“I can tell you, there are only three dairy farms actually on the plain and there’ll be lucky to be 600 cows. It’s a far cry from what it used to be,” King told Dairy News.
“It’s not cheap and so it will be used for the highest and best use.”
King and his neighbour Julian Raine – also a longstanding dam supporter and Waimea Irrigators board member – are co-founders of the Appleby Farms ice cream brand.
“One of the reasons for establishing the ice cream brand was to generate more from our milk to help cover the cost of the water because it’s relatively expensive water for growing pasture,” said King.
But they have already invested heavily elsewhere, notably Canterbury, for the bulk of their milk supply.
King said his own farm at Appleby is now “a bit of a lifestyle farm for us”.
“We won’t continue to do what we’re doing. We’re considering our options.”
King was commenting as the dam recorded a major milestone, being completely full and releasing water via its spillway for the first time on January 21.
It had been a long time coming, the project having its conceptual origins in the major drought of 2001-2021 when it became clear that the choice was finding a way to augment the Waimea aquifers in dry years or restrict water take by users – who had invested a lot of money and infrastructure in a premium fruit growing area.
By some estimates, the water was already overallocated by up to 70%, said King.
A long period of investigations and feasibility studies eventually led to the choice of a site in the Lee Valley, and the final construction of the dam, albeit two years behind schedule and, at $200 million, about twice the expected cost.
Built and operated by Waimea Water Ltd, which is 51% owned by the Tasman District Council and 49% by Waimea Irrigators, it will work by storing water in wet periods then releasing it as needed to maintain both river flows and aquifer levels on the plain.
The system is non-reticulated, all users taking water from the aquifer by bores.
King said it was not just for irrigation, but also for the health of the river, with some water reserved for river flushing flows, and the enhancement of urban water supplies.
He believed it was already having an impact, especially with people investing in higher-value horticulture on the prospect of reliable water.

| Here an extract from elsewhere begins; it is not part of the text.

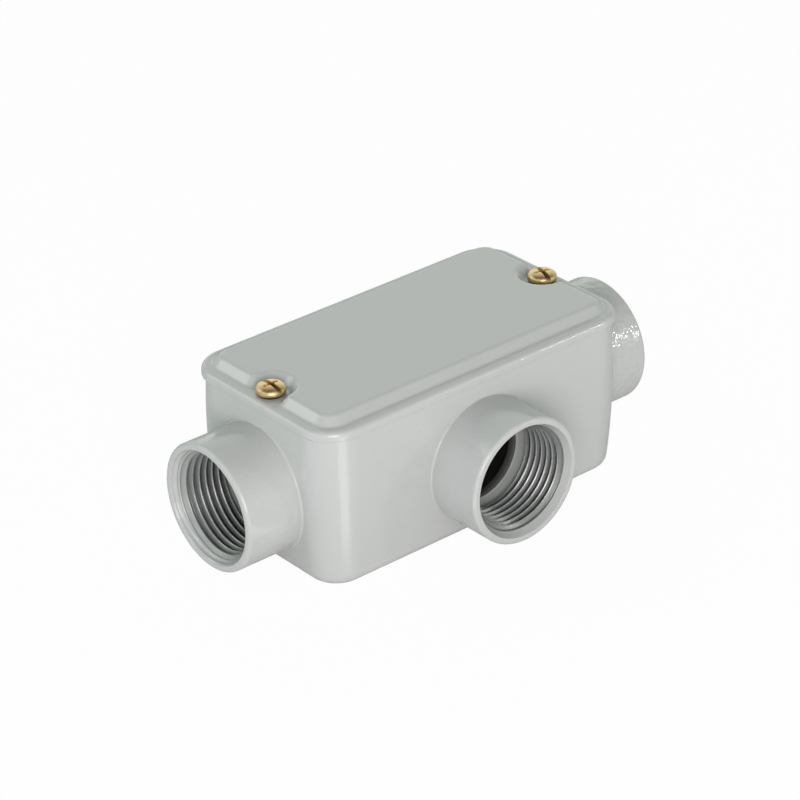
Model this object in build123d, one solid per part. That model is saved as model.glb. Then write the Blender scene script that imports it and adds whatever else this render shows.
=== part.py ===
"""Conduit body, T pattern: a cast box with three threaded hubs and a cover held by two screws.

Millimetres. The origin is the centre of the flat back. X lies along the run and points to the right
hub, the branch hub points along -Y, and Z goes from the back up to the cover.
"""
import math
import os

from build123d import *

# Hub thread, a three-quarter inch conduit size, and the metal round it
thread_root_radius = 13.22
hub_wall = 2.43
relief_undercut = 0.2
relief_length = 0.9

# Hub mouth: the lead-in cone, and the narrow ring between it and the rounded outer edge
lead_in = 0.8
mouth_depth = 1.8
mouth_inner_round = 0.25
mouth_land = 0.5

# Bushing at the inner end of each hub
bushing_lip = 2.72
throat_round = 1.0
throat_land = 0.66

# Hubs outside
run_hub_reach = 15.0
branch_hub_reach = 14.8
hub_root_round = 0.4

# Casting, with its length and corners at the height of the hubs' axes. Its walls bow in from there by the
# rim inset at the top and by the back inset at the back.
body_length = 91.3
corner_radius = 8.9
rim_inset = 0.35
back_inset = 1.6
wall = 3.0
floor_thickness = 3.0
back_edge_round = 2.8
chamber_floor_round = 2.5
core_draft = 0.75
root_land = 0.15
side_land = 0.05
seam_land = 3.65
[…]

There was also new urban expansion at Richmond mainly because the council had confidence in the ongoing water supply.
King said there was some frustration that the dam was two years late and more expensive than expected.
“There are a lot of learnings there for other water storage and irrigation plans and one of the biggest problems we have is certainty of success – people won’t invest if they think there’s a chance of failure.

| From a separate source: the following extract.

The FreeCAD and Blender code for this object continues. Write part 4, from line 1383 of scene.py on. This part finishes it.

“Another challenge is just around the availability of expertise that’s used to doing some of these projects. The dam is the biggest that’s been built in 30 years, so people who know how to do this, how to design such a thing and how to construct it, in many cases had to be pulled out of retirement or they had to be trained up.
“The problem is you’ve lost your continuity because there’s no project for them to go on to.
“These are long-term intergenerational projects. And in this case it will last well in excess of 100 years and the benefits will continue for years into the future, yet they’re based on a very short-term financing arrangement.”
Waimea Water Ltd CEO Mike Scott said filling the dam was a momentous milestone for the project.
“We have been pleasantly surprised with the rain over the Christmas period and then again last week. This has led to the reservoir being filled and meant that our shareholders have not needed water released over the period to fend off any restrictions.”
Final engineering analysis and verification of dam performance would be carried out before some temporary pipes and facilities are removed and permanent pipework hooked up. Waimea Water Ltd expects the project to be completed and commissioned in March.
“We have been looking forward to this day for a long time and I thank the community and shareholders for their ongoing patience,” said Scott.
“We know that this dam is a very big, difficult and challenging infrastructure project for a small region to fund and undertake.
“We have a legacy project that can serve the community for over 100 years now with water security. We’re real proud of what we’ve achieved, particularly engineering our way out of very difficult geological challenges.”
Scott said the encountered geology was a big factor in the increased cost, along with living through the “strange times” of Covid and related inflation.
“Our balance sheet is more leveraged than we had anticipated, but it’s still in pretty good shape at around at 50% leverage.”